С крахом советской системы рухнула и привычная модель поддержки. Муниципалитеты, которым передали полномочия, со временем укрупнили, ресурсы стали концентрироваться в райцентрах, а на поддержку сельхозтерриторий деньги если и выделяли, то по остаточному принципу. «В результате все последние 20 лет мы имеем (об этом не любят говорить, хотя тенденция наметилась ещё в позднесоветское время) закрывающиеся школы и больницы», — констатирует директор Центра исследований РАНХиГС.
Сейчас поддержку в целом ряде случаев опять осуществляют агропредприятия, говорит эксперт. Где-то по собственной корпоративной инициативе, а где-то под давлением властей. Как, например, в Белгородской области, где бывший губернатор Евгений Савченко, создав мощный административный ресурс, фактически поставил под контроль взаимодействие агропредприятий с социальной сферой села. «Администрацией Белгородской области была выкуплена примерно половина земельных паёв населения, и при нежелании агрохолдинга заниматься «социалкой», все эти земли легко могли передать более социально ориентированным предпринимателям», — отмечает Александр Никулин.
Но это не частые примеры. В основном руководители сами понимают необходимость подобных инвестиций, может быть, даже неосознанно соответствуя принципам устойчивого развития и ESG.
ESG в массы
Тем не менее, массовое внедрение ESG-стандартов будет сложным и займёт много времени, отмечают в «Текарт», перечисляя связанный с этим процессом целый ряд проблем, таких как значительный груз накопленных в отрасли проблем, низкий уровень человеческого капитала, автоматизации и цифровизации. В Unilever же основной трудностью считают неразвитость инфраструктуры и отсутствие альтернатив нефти и газу, снижение потребления которых устойчивое развитие и ESG как раз предполагает. Но другого пути у российского аграрного сообщества, по-видимому, нет, полагают в компании.

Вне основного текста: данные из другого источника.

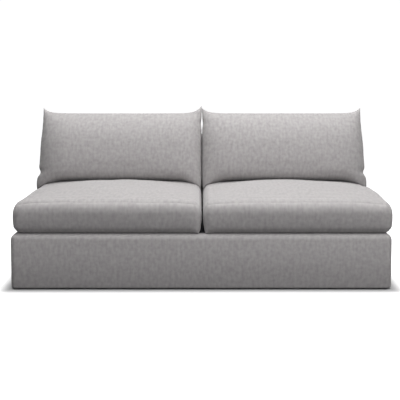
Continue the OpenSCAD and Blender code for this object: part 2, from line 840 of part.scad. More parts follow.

Особенно если учитывать интегрированность России в мировые процессы и всеобъемлющий характер зелёной повестки.
Как бы там ни было, но польза от EGS будет всем, считает заведующая лабораторией аграрной политики Института экономической политики им. Гайдара Наталья Шагайда. По её мнению, внедрение стандартов EGS не только будет способствовать снижению отрицательных экстерналий от крупного производства, но и более гуманному отношению к работникам, в том числе мигрантам, а также честному отношению ко всем акционерам.
Но это если действительно внедрять принципы устойчивого развития. Если же следовать за модными ESG-рейтингами, то эффект будет весьма сомнительным.
«У нас всё свелось к термину, тогда как устойчивое развитие, частью которого ESG действительно является, предполагает сохранение плодородия почв, бережное отношение к водным ресурсам. А рейтинги ESG — это показатель, пропущенный через представление о том, что в нём должно быть. Тогда как никаких объективных рейтингов нет и быть не может», — заключает Евгения Серова.